Having to keep close watch on my energy levels has been a good lesson for someone who has always valued being busy. Keeping busy meant I was wanted and needed, that my services and contributions were important to people. I rarely said no to requests, overextending myself until I wished I could fall asleep where I stood. Now, it’s an automatic fail safe. 

I know the farm will take up a certain amount of energy and time commitment each day, so I have to carefully budget the rest. If villagers come to me asking for help with a problem, I have to pick and choose what to take on. Willy wants me to catch him a squid? Sorry Willy, I’m already trying to track down leeks for Evelyn. 

***

My real garden is three square feet of weeds and dirt clods that I’ve neglected for the better part of four years. At one point I had grand plans for a few tomato plants, but then I remembered that I don’t actually like mucking about in the dirt very much. 

I don’t have a natural green thumb; it took me decades to figure out how to keep a few houseplants alive. I once had a stalk of bamboo pitch itself off of a window ledge, grimly offing itself rather than staying under my care. I put a lot of energy into keeping my dog happy and healthy. I put slightly less energy into keeping myself and my husband happy and healthy. Anything left over isn’t going to gardening. 

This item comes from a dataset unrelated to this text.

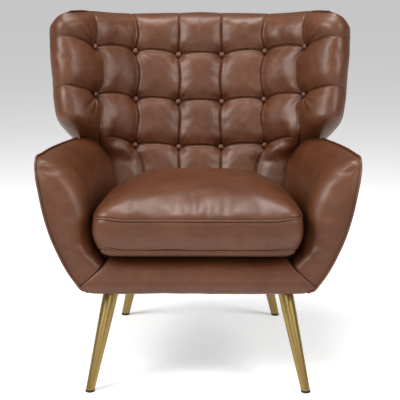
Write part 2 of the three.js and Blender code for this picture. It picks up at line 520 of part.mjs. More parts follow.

But maybe it could. The farm has helped me in a completely unfamiliar time to cultivate routines, remember patience and be persistent when seducing people via cheese. It’s only natural to think it might help me become an actual gardener.

I don’t have any plans to install a mushroom-filled cave or a full apiary in my backyard, but surely I can tackle a tomato or two. Anything can flourish, given some sunshine, water and a little time to grow. And with a newly planted seedling, my world expands just a little bit.